The next largest seller was UBS, which sold 31.5 percent of its GSX stock and owned 7.8 million at the end of the quarter. But because Goldman and Morgan Stanley dumped such big stakes, UBS ended up in second place as of March 31.

Credit Suisse appears to be the big loser. By the end of March, it had managed to unload only 6 percent of its stake, or 700,904 shares. That gave it the distinction of becoming the top owner of GSX, with 10.8 million shares.

Since the end of March, GSX shares have continued their slide. As of Friday afternoon they were down another 35 percent, trading around $22 per share.

Morgan Stanley Was the Biggest Viacom Seller

Elsewhere Hwang’s apparent ownership via the banks was less concentrated, but still prominent.

Viacom’s top holders were Vanguard and Blackrock as of March 31. But banks that wrote swaps for Hwang also ranked among some of the biggest owners.

The biggest seller during the quarter was Morgan Stanley, which dumped 86 percent of its stake, or 37 million shares. It now owns only 6 million shares. It was the third-biggest owner during the prior quarter.

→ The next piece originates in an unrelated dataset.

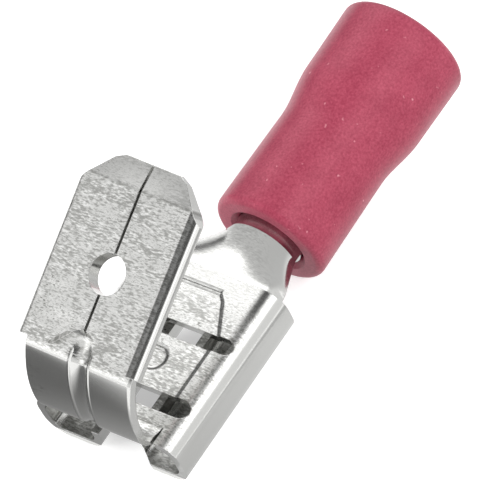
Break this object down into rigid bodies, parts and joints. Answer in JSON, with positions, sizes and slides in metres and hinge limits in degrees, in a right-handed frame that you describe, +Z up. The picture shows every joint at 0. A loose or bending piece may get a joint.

Goldman sold 26 percent, or 2.7 million shares, to own 7.6 million at the end of March.

Credit Suisse, now the fourth-largest owner of Viacom, dumped 24.7 percent of its Viacom holdings, or almost 9 million shares. It still owns over 27 million shares.

Nomura, now Viacom’s fifth-largest shareholder, sold only 4.6 percent of its Viacom stake, or 948,298 shares. It and now owns about 19.5 million shares.

Viacom has not yet recovered from the plunge. As of Thursday, shares were still down about 8 percent since March.

Discovery was another big name hurt by the liquidation, with Nomura and Morgan Stanley ranking as the biggest sellers during the quarter. Nomura sold its entire 7.6 million stake, while Morgan Stanley dumped 73 percent, or almost 7 million shares, to end the quarter owning 2.5 million shares.

Credit Suisse sold 33 percent, or 4.9 million shares, leaving it with 9.8 million. It is now the fourth-largest owner of Discovery shares.

Meanwhile Goldman unloaded 61.6 percent of its shares, or 1.7 million, leaving it with 1 million shares.

As of Thursday, Discovery was down another 27 percent since the end of March.